The Obama Administration seems to think it can reduce executive pay at these bailed-out banks without any consequences.
First, there is this absurd assumption that people will just stay in their existing jobs after having had their salaries slashed by 90%. This isn't like they are part of some family business and have loyalties that are above pay. They also have a lifestyle that is predicated on those high salary levels. These people are paid those big salaries because they are the educated cream of the business world. That's how they got to where they are; and, that is why they got paid what they did. They are valuable business commodities and I don't think they can't just move on to another corporation; and, not necessarily in the banking community. And, don't think they would be just restricted to the U.S. job market.
Secondly, saving a few million on salaries in comparison to the billions that were given out in bailout money is just dumb math. It will literally take decades to return the billions owed to the taxpayers if Obama thinks that slashing salaries is the mechanism to do that.

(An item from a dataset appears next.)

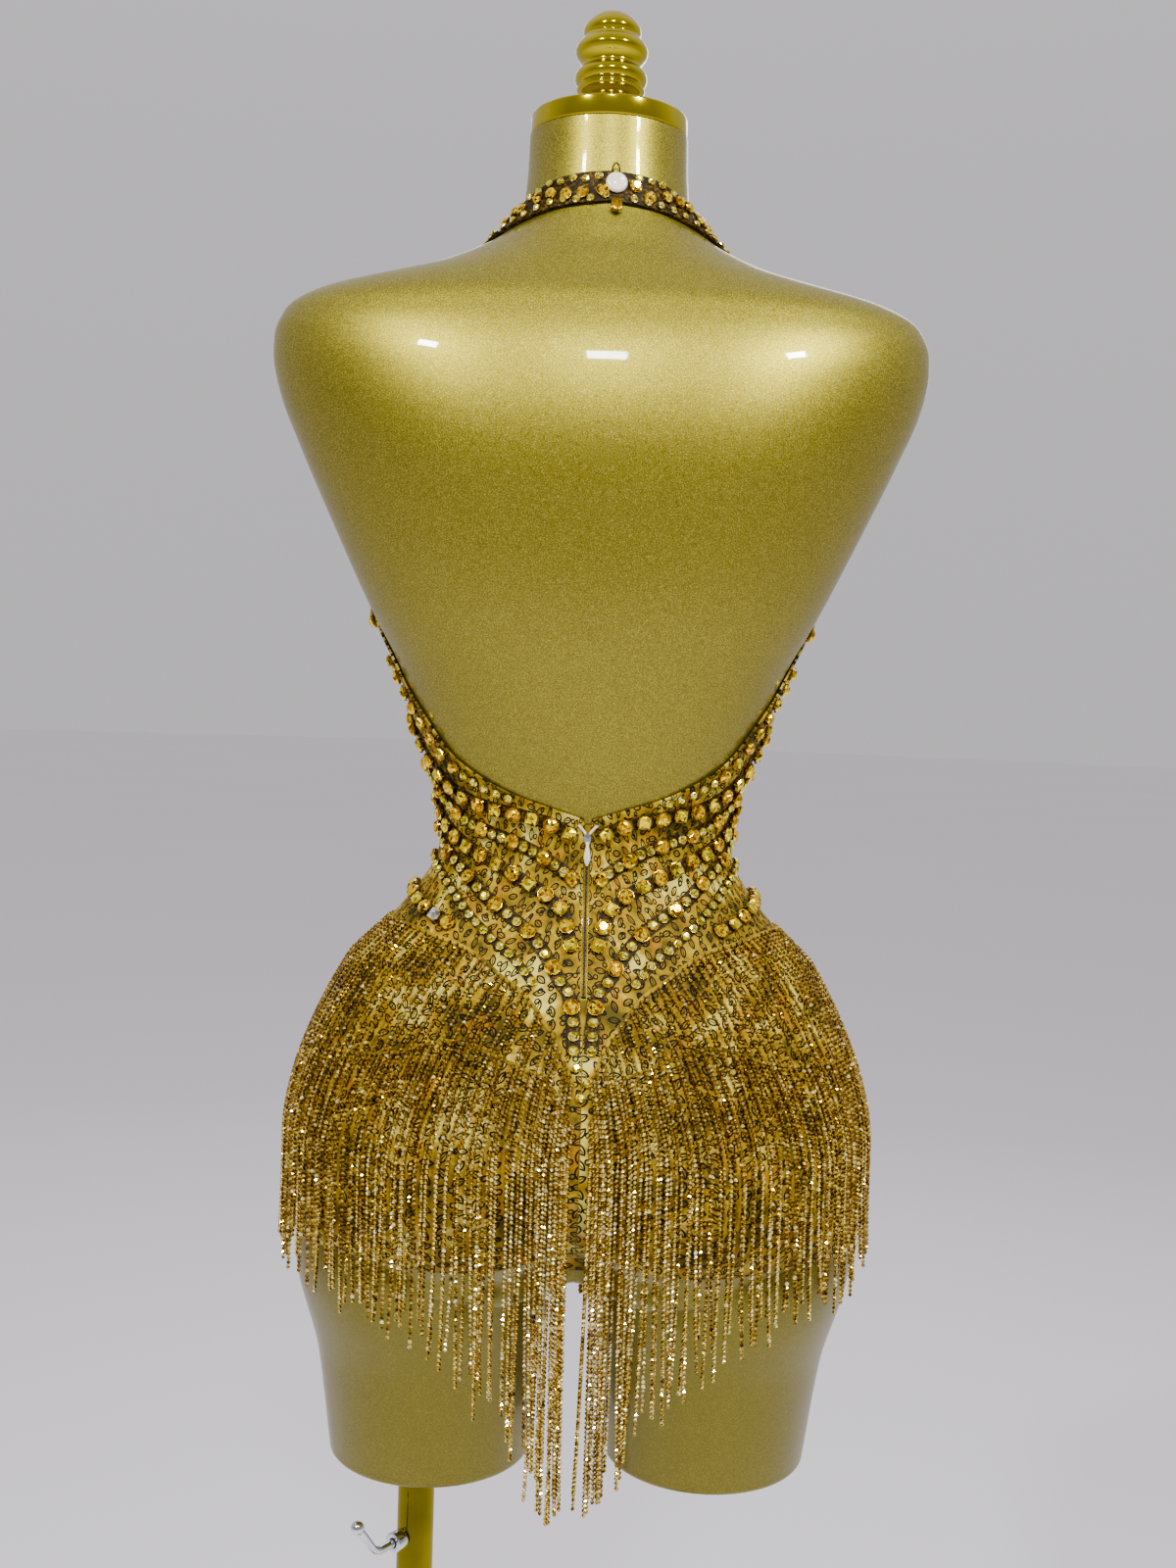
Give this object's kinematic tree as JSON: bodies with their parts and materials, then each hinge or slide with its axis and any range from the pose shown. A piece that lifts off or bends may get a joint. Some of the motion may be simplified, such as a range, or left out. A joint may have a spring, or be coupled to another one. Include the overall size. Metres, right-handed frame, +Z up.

Thirdly, if enough of the brains behind the banking industry leave these companies, these banks will flounder. Logic says that if you want the bailout money repaid and repaid quickly, you want the best and brightest to help to achieve that goal. By forcing key employees to go elsewhere, the banks will be left with people who have limited experience and little knowledge of the business. That is a formula for failure. I guess Obama seems to think that a multi-billion dollar bank with complex domestic and international transactions can be run with the equivalent of mail room staff. Today's banking is not simply managing loans, and checking and savings accounts!
Personally, I don't think we'll ever get our money back from these banks. They will probably remain in debt to the taxpayers until they go out of business. But, then, maybe that is the real intention of these pay cuts.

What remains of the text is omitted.